Once Andy’s good neighbors get wind of the arrest record, they quickly add two plus two and get five. They assume because of the arrest record and the fact he writes strange stuff, Andy must also be the one who murdered the young girl. It doesn’t matter if the local police don’t consider him a suspect in the crime, the neighbors have their own feelings about the present circumstances. Everybody else must be wrong. Needless to say, they start harassing Andy with small things at first like writing names on his front door, banging up his mailbox, slashing the tires on his SUV, and killing his dog. I bet Dean Koontz would’ve gone berserk if someone hurt his dog. Gradually, everything escalates to where Andy has to fight for his life and resort to murder in order to save those he loves.
That’s definitely a neighborhood I want to stay away from.
Yeah, Andy’s once caring neighbors show him what real horror is…what real monsters human beings can turn into with little provocation. I mean how many good Germans turned into Nazis during World War II? Look at what we did to the Japanese living in California during the same war.
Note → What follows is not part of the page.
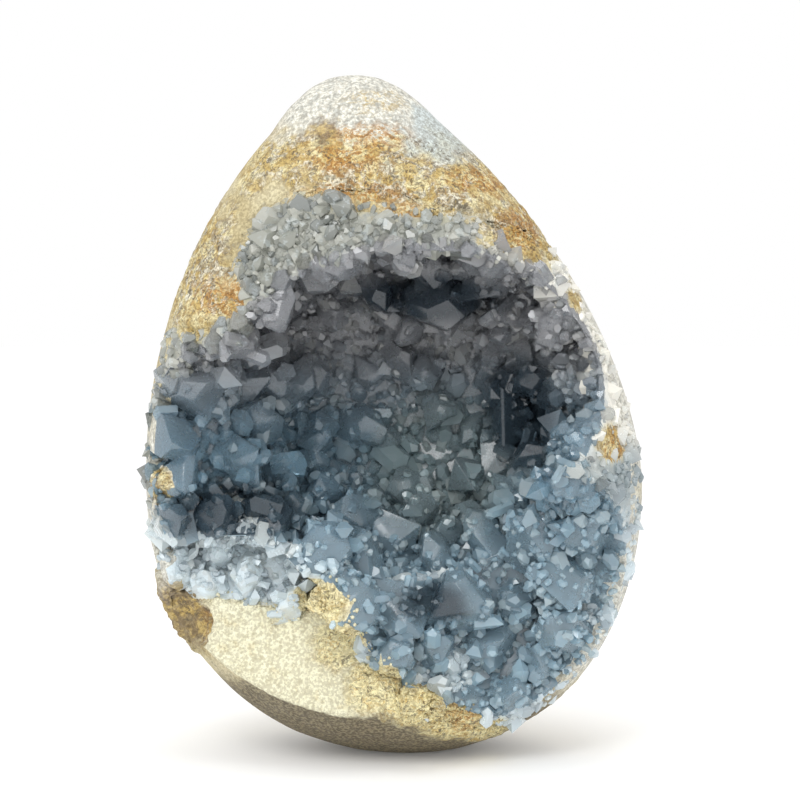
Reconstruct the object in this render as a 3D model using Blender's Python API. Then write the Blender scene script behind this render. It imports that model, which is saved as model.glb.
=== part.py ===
# Celestite geode: an egg of cream and grey rock, ground smooth outside and flat underneath,
# broken open at the front, with one crust of blue crystals lining the hollow.
# Metres, +Z up, the open front facing -Y. The origin is under the middle of the egg, on its flat base.
import math
import random

import bmesh
import bpy
from mathutils import Matrix, Vector, noise
from mathutils.bvhtree import BVHTree

# The egg: driving dimensions
HEIGHT = 0.190                 # flat base to tip
HALF_WIDTH = 0.069             # at the widest level
WIDEST_LEVEL = 0.077           # height of the widest level above the base
ROUND_BOTTOM = 0.0013          # how far the round bottom would reach below the flat base
FRONT_DEPTH = 0.70             # front half depth, as a share of the half width at that level
BACK_DEPTH = 0.88              # back half depth, as a share of the half width at that level
TIP_LEAN = 0.0110              # how far the tip leans to the left
LEAN_POWER = 1.25
FOOT_SHIFT_X = 0.0030          # how far the foot sits to the right
FOOT_SHIFT_Y = 0.0120          # how far the foot sits to the back, under the weight
LOWER_FULLNESS = 2.12          # exponent of the lower outline, 2 being an ellipse
UPPER_POWER = 1.8              # the two exponents of the pointed upper outline
UPPER_ROOT = 0.72
TIP_BLUNTNESS = 0.90           # the rounding of the very tip
TIP_ROOT = 0.47
EGG_RINGS = 22
EGG_SIDES = 38
FIRST_RING = 0.35              # where the rings start, as a share of their spacing
SHOULDER = 0.0025              # how far the rock bulges to the left, above the foot
SHOULDER_LEVEL = 0.040
SHOULDER_REACH = 0.018
GRIND_LUMP = 0.0008            # height of the low lumps that hand grinding leaves
GRIND_LUMP_SIZE = 0.030
GRIND_SEED = 3.0
BREAK_LUMP = 0.0040            # height of the lumps on the crust's broken rim
BREAK_LUMP_SIZE = 0.011
BREAK_SEED = 9.0
BREAK_FACING = 0.7             # how soon the break fades out towards the sides
BREAK_RECESS = 0.0050          # how far the rim is broken in at the upper left, at most
BREAK_CENTRE = (-0.015, 0.130)
BREAK_REACH = (0.034, 0.028)

# Rock and crust are two pieces, so a thin seam is left between them
SEAM = 0.00035
ROOM_GROWTH = 0.0001           # how far crystals may pass the crust's outside, towards the rock
CRYSTAL_SEED = 11

# The outside of the crust, where it meets the rock: (centre, radii), in the egg's frame
CRUST_LOBES = (
    ((0.008, -0.014, 0.096), (0.067, 0.057, 0.057)),      # around the main hollow
    ((-0.012, -0.020, 0.130), (0.034, 0.032, 0.029)),     # the thick part at the upper left
    ((-0.050, -0.020, 0.088), (0.034, 0.040, 0.033)),     # out through the left side
    ((-0.034, -0.018, 0.060), (0.031, 0.034, 0.018)),     # the shelf at the lower left
    ((0.042, -0.028, 0.052), (0.058, 0.038, 0.0475)),     # down to the right, out through the side
)
CRUST_LUMP = 0.0034
CRUST_LUMP_SIZE = 0.020
CRUST_SEED = 30.0

# The open space inside: (centre, radii)
HOLLOWS = (
    ((0.003, -0.012, 0.099), (0.054, 0.045, 0.048)),      # the main hollow, deepest at the top
    ((-0.044, -0.034, 0.088), (0.034, 0.032, 0.029)),     # the notch towards the left side
    ((0.034, -0.050, 0.042), (0.058, 0.044, 0.044)),      # the shallow bowl at the lower right
    ((-0.014, -0.056, 0.064), (0.025, 0.030, 0.019)),     # where these three meet at the front
)
HOLLOW_LUMP = 0.0028
HOLLOW_LUMP_SIZE = 0.018
HOLLOW_SEED = 20.0

# The broken ledge of rock at the lower left: a plane facing forward and a little up
LEDGE_NORMAL = Vector((-0.06, -0.95, 0.30)).normalized()
LEDGE_DISTANCE = 0.0265        # of the plane from the egg's frame origin, along the normal
LEDGE_RIGHT_TOP = -0.026       # where the break ends on the right, at its top and at the base
LEDGE_RIGHT_BASE = 0.016
LEDGE_TOP = 0.060              # the top of the break, at the plane
LEDGE_RISE = 0.035             # how much higher the break reaches in front
LEDGE_LEFT = -0.095            # the cutter's own left end, foot and front, all outside the egg
LEDGE_FOOT = -0.020
LEDGE_FRONT = 0.100
LEDGE_CUTS = 9
LEDGE_GROWTH = (2.0, 1.1, 1.1)    # how far its right, back and top move for each unit of growth
LEDGE_LUMP = 0.0012
LEDGE_LUMP_SIZE = 0.014
LEDGE_SEED = 7.0
PIT = ((-0.0590, -0.0130, 0.038), (0.0095, 0.0095, 0.0090))    # (centre, radii)
PIT_LUMP = 0.0020
PIT_LUMP_SIZE = 0.008
PIT_SEED = 5.0

# Celestite's crystal habit: its faces' normals, with the long a axis along local +Z
FLAT_SIDE = (0.0, 1.0, 0.0)
SLANT_SIDES = ((0.789, 0.614, 0.0), (-0.789, 0.614, 0.0))
CHISEL_FACES = ((0.0, 0.773, 0.635), (0.0, -0.773, 0.635))
END_FACES = ((0.615, 0.0, 0.788), (-0.615, 0.0, 0.788))
BLUNT_END = (0.0, 0.0, 1.0)
SIX_SIDED_ODDS = 0.60          # the others have four sides
END_FACE_ODDS = 0.75
BLUNT_ODDS = 0.35
SLANT_FLATS = (0.42, 0.52)     # how far the sides stand from the middle, as a share of the width
FLAT_FLATS = (0.34, 0.48)
FOUR_SIDED_SHARE = 0.85        # a four-sided crystal's sides stand this much closer
TIP_FLATS = (0.84, 1.08)       # how far the tip's faces would meet, as a share of the length
BLUNT_FLATS = (0.80, 0.95)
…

Man has a long history of intolerance. It doesn’t take much for him to bust a cap and start shooting randomly at anybody who moves.
It’s the last page of Chapter Thirty-three in Animosity, however, that really shakes your faith in mankind and starts you pondering on the general relationships you have with people and what they’re really thinking in the darkest regions of their minds. “Sometimes no reason is needed to hurt another, other than the fact they’re in some way different.”
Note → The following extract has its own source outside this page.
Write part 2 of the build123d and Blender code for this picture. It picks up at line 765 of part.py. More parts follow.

Animosity by James Newman is certainly a novel every potential horror writer should read before the journey begins. The book might cause you to take a closer look at your chosen endeavor and to decide another occupation would be better and certainly safer. The regular readers out there will want to read this book so they can get a better perspective of the horror that lies just beneath the smiles of friendliness they get from their friends and neighbors. It’s a type of horror I find infinitely more frightening that anything I could read in a novel. Vampires, zombies and ghosts don’t scare me, but regular people do with Man’s inhumanity to his fellow brother.
Yeah, that’s what scares me. It certainly isn’t the horror fiction I write, but the reality of what life is and how quickly it can change in a heartbeat.
Author, James Newman, connected with something intrinsic in all of us with his novel about a writer who has to fight for his life because of the prejudices held unconsciously by his neighbors. For that, I’m eternally grateful. It doesn’t hurt that Animosity is also a damn good read! This should become a mandatory read for all new horror writers.